16 Jul 2020
It is no surprise that the 2020 pandemic, or as it's more commonly known, COVID-19, has ushered a large-scale temporary relocation of residents across the country. Residents in larger cities have fled to shared households of extended families and friends as a way to avoid more stressful chaotic living conditions of densely populated areas. In fact, a New York Times report found that 56,000 New Yorkers activated mail-forwarding requests to the United States Post Office in March, more than double the typical monthly average.
However prior to COVID-19 rippling through the United States, growth patterns already suggested that Americans are opting for secondary markets such as Austin, Charlotte, Las Vegas, and Nashville.
The trend doesn’t just reflect residents, but also of investors and companies who are establishing their primary offices and headquarters in secondary markets or even tertiary markets as well. Nashville, for example, has already begun to see the effects of Amazon’s arrival in the city, and is bracing for the expected arrival of Facebook offices. Other companies like Apple have plans to establish offices in Austin, and Deloitte in Phoenix.

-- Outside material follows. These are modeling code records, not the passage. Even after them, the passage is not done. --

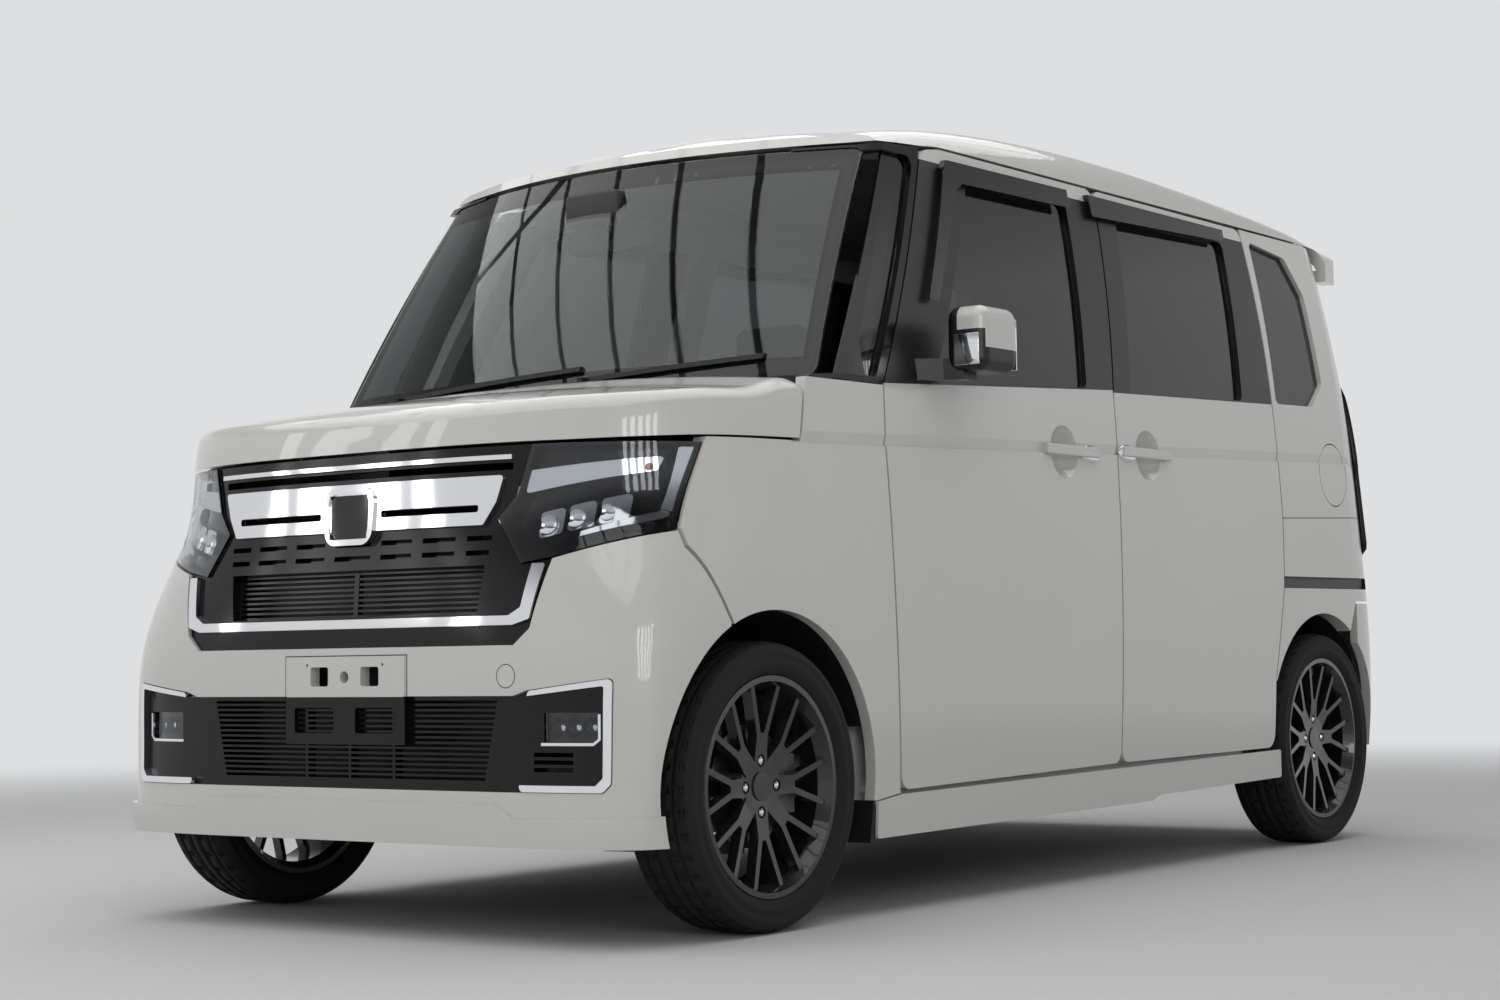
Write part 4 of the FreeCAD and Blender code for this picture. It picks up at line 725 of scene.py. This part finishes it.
# Ends of the spoiler, closed down to the tailgate's top
spoilerEnd = dict(plan=((0.590, 1.556), (0.631, 1.556), (0.618, 1.644), (0.590, 1.644)), low=1.5675,
                  high=1.600)


def buildSpoilerEnds(shape):
    for side in (1, -1):
        outline = [shape.verts.new((side * x, y, spoilerEnd["low"])) for x, y in spoilerEnd["plan"]]
        foot = shape.faces.new(outline)
        grown = bmesh.ops.extrude_face_region(shape, geom=[foot, *foot.edges, *foot.verts])["geom"]
        raised = [part for part in grown if isinstance(part, bmesh.types.BMVert)]
        bmesh.ops.translate(shape, verts=raised, vec=(0, 0, spoilerEnd["high"] - spoilerEnd["low"]))


makePiece("spoiler_ends", buildSpoilerEnds, "paint", "tailgate", False)

# Clear outer lenses of the tail lamps, standing out of the body with a black front edge
tailLens = dict(front=((0.775, 1.5740), (1.028, 1.5620), (1.040, 1.5540), (1.300, 1.5620)), low=0.781,
                high=1.292, rows=26, columns=10, inner=0.609, proud=0.018, innerProud=0.004, fall=0.8,
                rest=0.0003, skin=0.0008, lowEnd=0.03, highEnd=0.07, blackColumns=1, sideWay=(1, 0.25, 0),
                rearWay=(0.2, 1, 0), reach=0.3)


def tailEdge(z):
    # the y of the lens's front edge at that height
    for (z0, y0), (z1, y1) in zip(tailLens["front"], tailLens["front"][1:]):
        if z <= z1:
            return y0 + (y1 - y0) * (z - z0) / (z1 - z0)
    return tailLens["front"][-1][1]


def lensPlace(z, share, isOuter):
    # a point of the lens, at a share of the way from its front edge round to its inner end
    lens, tree = tailLens, treeOf("tail_lamps")
    outside = tree.ray_cast(Vector((3, tailEdge(z), z)), Vector((-1, 0, 0)))[0]
    inside = tree.ray_cast(Vector((lens["inner"], 3, z)), Vector((0, -1, 0)))[0]
    spot = outside.lerp(inside, share)
    if 0 < share < 1:
        diagonal = Vector((1, 1, 0)).normalized()
        spot = tree.ray_cast(spot + diagonal * lens["reach"], -diagonal)[0] or spot
    taper = min(1.0, (z - lens["low"]) / lens["lowEnd"], (lens["high"] - z) / lens["highEnd"])
    height = lens["innerProud"] + (lens["proud"] - lens["innerProud"]) * (1 - share) ** lens["fall"]
    out = height * math.sin(taper * math.pi / 2) + lens["skin"] if isOuter else 0.0
    way = Vector(lens["sideWay"]).lerp(Vector(lens["rearWay"]), share).normalized()
    return spot + way * (lens["rest"] + out)


def buildTailLens(side):
    def build(shape):
        rows, columns = tailLens["rows"], tailLens["columns"]
        bmesh.ops.create_grid(shape, x_segments=columns, y_segments=rows, size=1.0)
        flat = [*shape.faces, *shape.edges, *shape.verts]
        grown = bmesh.ops.extrude_face_region(shape, geom=flat)["geom"]
        raised = [part for part in grown if isinstance(part, bmesh.types.BMVert)]
        bmesh.ops.translate(shape, verts=raised, vec=(0, 0, 1))
        blackEnd = -1 + 2 * (tailLens["blackColumns"] + 0.5) / columns
        for face in shape.faces:
            face.material_index = int(max(vert.co.x for vert in face.verts) < blackEnd)
        for vert in shape.verts:
            share = round((vert.co.x + 1) / 2 * columns) / columns
            row = round((vert.co.y + 1) / 2 * rows) / rows
            z = tailLens["low"] + (tailLens["high"] - tailLens["low"]) * row
            vert.co = flip(lensPlace(z, share, vert.co.z > 0.5), side)
    return build


tailBar = dict(path=((0.648, 0.812), (0.634, 1.030), (0.619, 1.235)), width=0.012, out=0.0012, back=0.001)
for side, word in sides:
    makePiece("tail_bar_" + word, buildStrip("tail_lamps", **tailBar, side=side), "chrome", "root", False)
    piece = makePiece("tail_lens_" + word, buildTailLens(side), "lamp_lens", "root")
    piece.data.materials.append(materials["black_gloss"])

# Guides that lead the lower intake's air to the radiator's sides
airGuide = dict(box=((0.3265, -1.6030, 0.292), (0.452, -1.5990, 0.474)), rounding=0.001)


def buildAirGuides(shape):
    for side in (1, -1):
        addBox(shape, *onSide(airGuide["box"], side), airGuide["rounding"], 1)


makePiece("air_guides", buildAirGuides, "black_plastic", "root", False)

# Mirror glasses, the fog lamps' bright cups and bezel, and the amber reflector in each headlamp
mirrorGlass = dict(low=(0.772, -0.5215, 1.136), high=(0.853, -0.5185, 1.246), rounding=0.0012)
fogCups = dict(middles=((0.5255, -1.6402, 0.4075), (0.5600, -1.6353, 0.4075), (0.5945, -1.6296, 0.4075)),
               radii=(0.0085, 0.0035, 0.0085), segments=16, rings=8)
fogBezel = dict(path=((0.497, 0.3775), (0.609, 0.3775), (0.6205, 0.3865), (0.6205, 0.433)), width=0.0055,
                out=0.003, back=0.002, way=-1)
amberSpot = dict(middles=((0.631, -1.5065, 0.8955),), radii=(0.0085, 0.0060, 0.0075), segments=18, rings=10)
for side, word in sides:
    makePiece("mirror_glass_" + word, buildPlate(side, **mirrorGlass), "chrome", "door_" + word)
    makePiece("fog_cups_" + word, buildBalls(side, **fogCups), "chrome", "root")
    makePiece("fog_bezel_" + word, buildStrip("grille", **fogBezel, side=side), "chrome", "root", False)
    piece = makePiece("amber_reflector_" + word, buildBalls(side, **amberSpot), "tail_lens", "root")
    piece.data.materials[0] = materials["amber"]
print("pieces ready")

# Floor, light and camera
studio = dict(floorTone=0.58, floorSize=60.0, floorZ=-0.0005, floorDepth=0.985, floorScale=0.6,
              floorRoughness=0.85, floorNear=3.0, floorFar=8.5, backdrop=0.74,
              backdropTint=(0.985, 0.995, 1.01), skyColour=(0.93, 0.94, 0.95, 1), skyStrength=0.30,
              walls=((0.0, 1.0), (0.29, 1.0), (0.42, 0.45), (0.62, 0.12)))
panels = dict(power=6.5, size=(0.70, 2.2), columns=9, left=-3.65, across=0.77, rows=4, front=-4.47, along=2.3,
              height=3.9)
stripLamps = {
    "key": dict(place=(5.5, -5.5, 2.6), aim=(0, -0.6, 0.9), count=5, power=60.0),
    "fill": dict(place=(-4.5, -6.0, 2.4), aim=(0, -1.2, 0.8), count=4, power=24.0),
}
stripSize = dict(size=(0.34, 2.4), step=0.62)


def seenRays(tree):
    # 1 for camera, glossy and transmitted rays
    rays = tree.nodes.new("ShaderNodeLightPath")
    total = rays.outputs["Is Camera Ray"]
    for kind in ("Is Glossy Ray", "Is Transmission Ray"):
        total = mathNode(tree, "MAXIMUM", total, rays.outputs[kind])
    return total


def backdropColour(share=1.0):
    return (*(studio["backdrop"] * share * tint for tint in studio["backdropTint"]), 1)


def blend(tree, factor, first, second, end):
    mix = tree.nodes.new("ShaderNodeMixShader")
    tree.links.new(factor, mix.inputs["Fac"])
    tree.links.new(first, mix.inputs[1])
    tree.links.new(second, mix.inputs[2])
    tree.links.new(mix.outputs["Shader"], tree.nodes[end].inputs["Surface"])


def makeFloor():
    mesh = bpy.data.meshes.new("floor")
    shape = bmesh.new()
    bmesh.ops.create_grid(shape, x_segments=1, y_segments=1, size=studio["floorSize"])
    bmesh.ops.translate(shape, verts=shape.verts, vec=(0, 0, studio["floorZ"]))
    shape.to_mesh(mesh)
    shape.free()
    floor = bpy.data.objects.new("floor", mesh)
    bpy.context.collection.objects.link(floor)
    material, tree, shader = newFinish("floor")
    tone = toneOf(tree, (studio["floorTone"],) * 3, studio["floorDepth"], studio["floorScale"])
    tree.links.new(tone, shader.inputs["Base Color"])
    shader.inputs["Roughness"].default_value = studio["floorRoughness"]
    # far off, what the camera, metal and glass see of the floor runs into the backdrop
    coords = tree.nodes.new("ShaderNodeTexCoord")
    away = tree.nodes.new("ShaderNodeVectorMath")
    away.operation = "LENGTH"
    tree.links.new(coords.outputs["Object"], away.inputs[0])
    fade = tree.nodes.new("ShaderNodeMapRange")
    fade.interpolation_type = "SMOOTHSTEP"
    fade.inputs["From Min"].default_value = studio["floorNear"]
    fade.inputs["From Max"].default_value = studio["floorFar"]
    tree.links.new(away.outputs["Value"], fade.inputs["Value"])
    glow = tree.nodes.new("ShaderNodeEmission")
    glow.inputs["Color"].default_value = backdropColour()
    factor = mathNode(tree, "MULTIPLY", fade.outputs["Result"], seenRays(tree))
    blend(tree, factor, shader.outputs["BSDF"], glow.outputs["Emission"], "Material Output")
    mesh.materials.append(material)


def makeWorld():
    world = bpy.data.worlds.new("studio")
    bpy.context.scene.world = world
    world.use_nodes = True
    tree = world.node_tree
    sky = tree.nodes["Background"]
    sky.inputs["Color"].default_value = studio["skyColour"]
    sky.inputs["Strength"].default_value = studio["skyStrength"]
    coords = tree.nodes.new("ShaderNodeTexCoord")
    split = tree.nodes.new("ShaderNodeSeparateXYZ")
    tree.links.new(coords.outputs["Generated"], split.inputs["Vector"])
    # what is seen: plain walls, and a darker ceiling between the panels, higher than the camera looks
    walls = tree.nodes.new("ShaderNodeValToRGB")
    while len(walls.color_ramp.elements) < len(studio["walls"]):
        walls.color_ramp.elements.new(0.5)
    for element, (height, share) in zip(walls.color_ramp.elements, studio["walls"]):
        element.position = height
        element.color = backdropColour(share)
    tree.links.new(split.outputs["Z"], walls.inputs["Fac"])
    seen = tree.nodes.new("ShaderNodeBackground")
    tree.links.new(walls.outputs["Color"], seen.inputs["Color"])
    blend(tree, seenRays(tree), sky.outputs["Background"], seen.outputs["Background"], "World Output")


def makeLamp(name, place, aim, size, power):
    lamp = bpy.data.lights.new(name, "AREA")
    lamp.shape = "RECTANGLE"
    lamp.size, lamp.size_y = size
    lamp.energy = power
    holder = bpy.data.objects.new(name, lamp)
    bpy.context.collection.objects.link(holder)
    holder.location = place
    holder.rotation_mode = "QUATERNION"
    holder.rotation_quaternion = (Vector(aim) - Vector(place)).to_track_quat("-Z", "Y")


def makeLamps():
    # a ceiling of panels, and two rows of upright strips
    for row in range(panels["rows"]):
        for column in range(panels["columns"]):
            x, y = panels["left"] + panels["across"] * column, panels["front"] + panels["along"] * row
            makeLamp(f"panel_{row}_{column}", (x, y, panels["height"]), (x, y, 0), panels["size"],
                     panels["power"])
    for name, lamps in stripLamps.items():
        place, aim, count = Vector(lamps["place"]), Vector(lamps["aim"]), lamps["count"]
        across = (aim - place).cross(Vector((0, 0, 1))).normalized()
        for k in range(count):
            shift = across * stripSize["step"] * (k - (count - 1) / 2)
            makeLamp(f"{name}_{k}", place + shift, aim + shift, stripSize["size"], lamps["power"] / count)


# The photograph's viewing angle: turns in degrees, focal length in pixels of a frame of that width
camera = dict(place=(3.7021, -5.2934, 0.5485), yaw=-36.809, pitch=3.297, roll=-0.963, focal=2583.0,
              frame=1500.0, sensor=36.0, nearest=0.05, farthest=200.0)


def makeCamera():
    yaw, pitch, roll = (math.radians(camera[k]) for k in ("yaw", "pitch", "roll"))
    forward = Vector((math.sin(yaw) * math.cos(pitch), math.cos(yaw) * math.cos(pitch), math.sin(pitch)))
    right = Vector((math.cos(yaw), -math.sin(yaw), 0))
    up = right.cross(forward)
    turnedRight = math.cos(roll) * right + math.sin(roll) * up
    turnedUp = -math.sin(roll) * right + math.cos(roll) * up
    lens = bpy.data.cameras.new("camera")
    lens.sensor_width = camera["sensor"]
    lens.lens = camera["focal"] * camera["sensor"] / camera["frame"]
    lens.clip_start, lens.clip_end = camera["nearest"], camera["farthest"]
    holder = bpy.data.objects.new("camera", lens)
    bpy.context.collection.objects.link(holder)
    turn = Matrix((turnedRight, turnedUp, -forward)).transposed()
    holder.matrix_world = Matrix.Translation(camera["place"]) @ turn.to_4x4()
    bpy.context.scene.camera = holder


makeFloor()
makeWorld()
makeLamps()
makeCamera()
bpy.context.scene.view_settings.view_transform = "Standard"
print("studio ready")
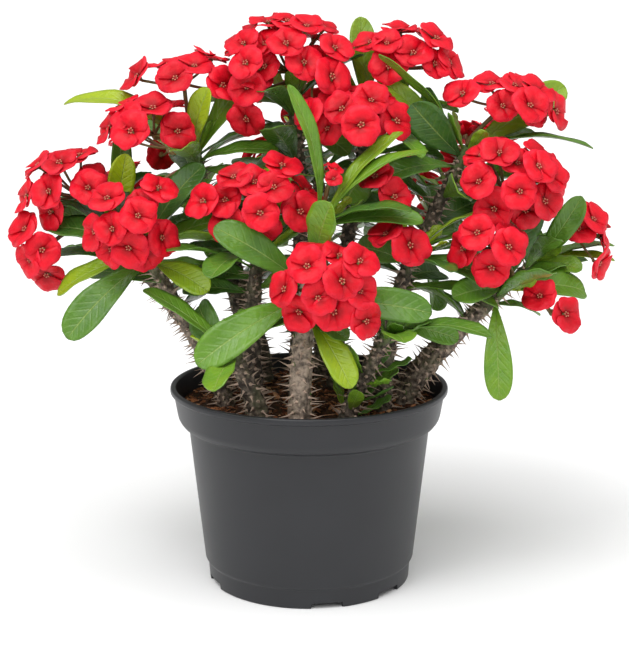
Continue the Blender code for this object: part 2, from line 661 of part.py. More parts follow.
def pot_profile():
    """Underside from the axis, up the outside, over the rim and down the inside to the axis."""
    band_foot = POT_HEIGHT - BAND_DEPTH
    floor = 2.0 * MM
    return (
        (0.0, 0.0),
        (CHANNEL_INNER - 1.0 * MM, 0.0),
        (CHANNEL_INNER, CHANNEL_HEIGHT),
        (CHANNEL_OUTER, CHANNEL_HEIGHT),
        (FOOT_RADIUS - 2.6 * MM, 0.0),
        (FOOT_RADIUS - 0.8 * MM, 0.0),
        (FOOT_RADIUS, FOOT_HEIGHT - 1.0 * MM),
        (BODY_FOOT_RADIUS, FOOT_HEIGHT + 1.0 * MM),
        (BODY_TOP_RADIUS, band_foot - 1.2 * MM),
        (BODY_TOP_RADIUS + 4.6 * MM, band_foot),
        (RIM_RADIUS - 3.8 * MM, band_foot + 3.0 * MM),
        (RIM_RADIUS - 1.3 * MM, POT_HEIGHT - 5.0 * MM),
        (RIM_RADIUS, POT_HEIGHT - 3.6 * MM),
        (RIM_RADIUS - 0.2 * MM, POT_HEIGHT - 1.0 * MM),
        (RIM_RADIUS - 1.6 * MM, POT_HEIGHT),
        (RIM_RADIUS - 3.0 * MM, POT_HEIGHT - 1.6 * MM),
        (RIM_RADIUS - 5.4 * MM, band_foot + 4.2 * MM),
        (BODY_TOP_RADIUS - POT_WALL, band_foot + 0.6 * MM),
        (BODY_FOOT_RADIUS - POT_WALL, FOOT_HEIGHT + 2.0 * MM),
        (CHANNEL_OUTER + 0.4 * MM, CHANNEL_HEIGHT + floor),
        (CHANNEL_INNER - 1.6 * MM, CHANNEL_HEIGHT + floor),
        (CHANNEL_INNER - 2.6 * MM, floor),
        (0.0, floor),
    )


def box_shape(width, depth, height, middle, bearing):
    half = Vector((width, depth, height)) * 0.5
    turn = Matrix.Rotation(bearing, 3, "Z")
    verts = [
        turn @ Vector((x * half.x, y * half.y, z * half.z)) + middle
        for x in (-1, 1) for y in (-1, 1) for z in (-1, 1)
    ]
    return verts, [
        (0, 1, 3, 2), (4, 6, 7, 5), (0, 4, 5, 1), (2, 3, 7, 6), (0, 2, 6, 4), (1, 5, 7, 3),
    ]


def bearing_of(degrees):
    """A bearing round the pot, counted from its front towards the right."""
    return math.radians(degrees) - math.pi / 2.0


def build_pot(finish):
    pot = new_object("pot", turned(pot_profile(), POT_SIDES), finish)
    cutters = []
    for number, degrees in enumerate(NOTCH_BEARINGS):
        angle = bearing_of(degrees)
        out = Vector((math.cos(angle), math.sin(angle), 0.0))
        middle = out * FOOT_RADIUS + UP * (NOTCH_HEIGHT * 0.5 - 1.0 * MM)
        shape = box_shape(7.0 * MM, NOTCH_WIDTH, NOTCH_HEIGHT + 2.0 * MM, middle, angle)
        cutters.append(new_object(f"notch_{number}", shape))
    for number, degrees in enumerate(DRAIN_BEARINGS):
        angle = bearing_of(degrees)
        hole = Vector((math.cos(angle), math.sin(angle), 0.0))
        hole = hole * (0.5 * (CHANNEL_INNER + CHANNEL_OUTER)) + UP * CHANNEL_HEIGHT
        ends = [hole - UP * (2.0 * MM), hole + UP * (4.0 * MM)]
        cutters.append(new_object(f"drain_{number}", tube(ends, [DRAIN_RADIUS] * 2, 6)))
    cut(pot, cutters)
    for face in pot.data.polygons:
        face.use_smooth = True
    pot.data.set_sharp_from_angle(angle=math.radians(30.0))
    return pot


def build_soil(finish):
    """The root ball fills the pot, a little clear of it, with a plain hole for each stem."""
    gap = PIECE_GAP + 0.3 * MM
    floor = CHANNEL_HEIGHT + 2.0 * MM + gap
    wall_foot = BODY_FOOT_RADIUS - POT_WALL - gap
    band_foot = POT_HEIGHT - BAND_DEPTH
    profile = [
        (0.0, floor),
        (CHANNEL_OUTER - 0.6 * MM, floor),
        (wall_foot, FOOT_HEIGHT + 2.6 * MM),
        (BODY_TOP_RADIUS - POT_WALL - gap, band_foot + 0.9 * MM),
        (RIM_RADIUS - 6.6 * MM, band_foot + 5.0 * MM),
        (RIM_RADIUS - 5.6 * MM, SOIL_TOP),
        (0.66 * RIM_RADIUS, SOIL_TOP + 0.4 * SOIL_CROWN),
        (0.33 * RIM_RADIUS, SOIL_TOP + SOIL_CROWN),
        (0.0, SOIL_TOP + 0.7 * SOIL_CROWN),
    ]
    verts, faces = turned(profile, SOIL_SIDES)
    draw = random.Random(11)
    for number, vert in enumerate(verts):
        if vert.z > SOIL_TOP - 0.1 * MM and vert.xy.length < 0.8 * RIM_RADIUS:
            verts[number] = vert + UP * draw.uniform(-1.4, 1.6) * MM
    soil = new_object("soil", (verts, faces), finish)
    cutters = []
    for stem in STEMS:
        path, radii = wood_path(stem, grow=HOLE_GAP)
        path[0] = path[0] - UP * HOLE_GAP
        cutters.append(new_object(stem.name + "_hole", tube(path[:3], radii[:3], STEM_SIDES)))
    cut(soil, cutters)
    return soil


def build_stem(stem, thorns, blades, finish):
    points, radii = wood_path(stem)
    rooted = [thorn_shape(*thorn) for thorn in thorns]
    rooted += [blade_shape(blade) for blade in blades]
    return fused(stem.name, tube(points, radii, STEM_SIDES), rooted, finish)


def build_head(head, stem, blooms, finish):
    rooted = [bloom_shape(bloom) for bloom in blooms]
    return fused(head.name, peduncle_shape(head, stem), rooted, finish)


def main():
    for old in list(bpy.data.objects):
        bpy.data.objects.remove(old)
    plastic = material("pot_plastic", (0.055, 0.06, 0.065), 0.45)
    earth = material("potting_soil", (0.07, 0.035, 0.02), 0.95)
    leafy = material("leaf_and_wood", (0.10, 0.22, 0.04), 0.5)
    red = material("red_bracts", (0.80, 0.01, 0.03), 0.5)
    thorns, blooms, blades = laid_out()
    stems = {stem.name: stem for stem in STEMS}
    build_pot(plastic)
    build_soil(earth)
    for stem in STEMS:
        build_stem(stem, thorns[stem.name], blades[stem.name], leafy)
    for head in HEADS:
        build_head(head, stems[head.stem], blooms[head.name], red)


main()
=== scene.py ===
"""The finished look of a crown of thorns plant in its nursery pot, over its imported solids."""
import math
import random
from collections import namedtuple

import bpy
from mathutils import Matrix, Quaternion, Vector, noise
from mathutils.bvhtree import BVHTree


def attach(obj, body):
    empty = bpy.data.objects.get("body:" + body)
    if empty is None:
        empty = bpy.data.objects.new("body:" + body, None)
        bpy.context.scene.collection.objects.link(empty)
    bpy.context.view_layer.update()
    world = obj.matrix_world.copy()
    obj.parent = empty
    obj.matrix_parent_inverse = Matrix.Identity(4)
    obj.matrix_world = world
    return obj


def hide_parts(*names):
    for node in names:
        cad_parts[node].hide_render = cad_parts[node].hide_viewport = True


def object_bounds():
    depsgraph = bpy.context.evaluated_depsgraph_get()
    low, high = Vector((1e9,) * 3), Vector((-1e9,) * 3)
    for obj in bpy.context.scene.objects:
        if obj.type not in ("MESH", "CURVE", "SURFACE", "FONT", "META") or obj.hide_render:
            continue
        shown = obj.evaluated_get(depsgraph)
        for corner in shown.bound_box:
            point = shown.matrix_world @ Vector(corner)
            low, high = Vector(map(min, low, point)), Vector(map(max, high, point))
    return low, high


bl_info = {
    "name": "Crown of Thorns Plant",
    "version": (1, 0, 0),
    "blender": (4, 5, 0),
    "location": "3D View > Sidebar > Plant",
    "description": "Dresses the solids of a crown of thorns plant in its nursery pot",
    "category": "Object",
}

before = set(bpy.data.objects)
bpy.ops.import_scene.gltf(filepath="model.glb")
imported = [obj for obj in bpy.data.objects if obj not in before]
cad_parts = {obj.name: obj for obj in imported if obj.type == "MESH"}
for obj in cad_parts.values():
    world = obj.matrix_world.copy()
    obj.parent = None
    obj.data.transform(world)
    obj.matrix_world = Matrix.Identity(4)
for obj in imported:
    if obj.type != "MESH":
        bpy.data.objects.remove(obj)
CAD_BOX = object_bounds()
BODY = "root"

MM = 0.001
UP = Vector((0.0, 0.0, 1.0))
SIDEWAYS = Vector((1.0, 0.0, 0.0))
GOLDEN_TURN = math.radians(137.5)
FULL_TURN = 2.0 * math.pi
PIECE_GAP = 0.3 * MM
CLEARANCE = 0.4 * MM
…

Marcus Millichap has released a report on population growth with the intention of understanding how the pandemic has affected the commercial real estate industry.
According to the report, some of the primary reasons for growth in secondary markets include the financial and lifestyle advantages that smaller markets are able to offer. COVID-19 has been noted as an accelerant of this preexisting trend. Primary cities such as New York and Chicago have seen net-out migration of 600,000 since 2014, as they watch residents shift into smaller markets.
The Marcus Millichap report is quoted stating:
“As more residential and office space fills, other types of local real estate will benefit, from retail shopping centers to industrial facilities and even self-storage buildings. At a high level, assets in secondary and tertiary markets have recorded tighter vacancy and stronger rent growth than comparable properties in gateway metros, drawing investor attention.”
While lifestyle trends have been an apparent driver for residents looking for less densely populated cities to live in, experts also suggest that recent social distancing measures might also be impacting attitudes towards primary markets.
Like most commercial real estate classes, the self storage industry has historically analyzed population growth patterns as a key demand driver.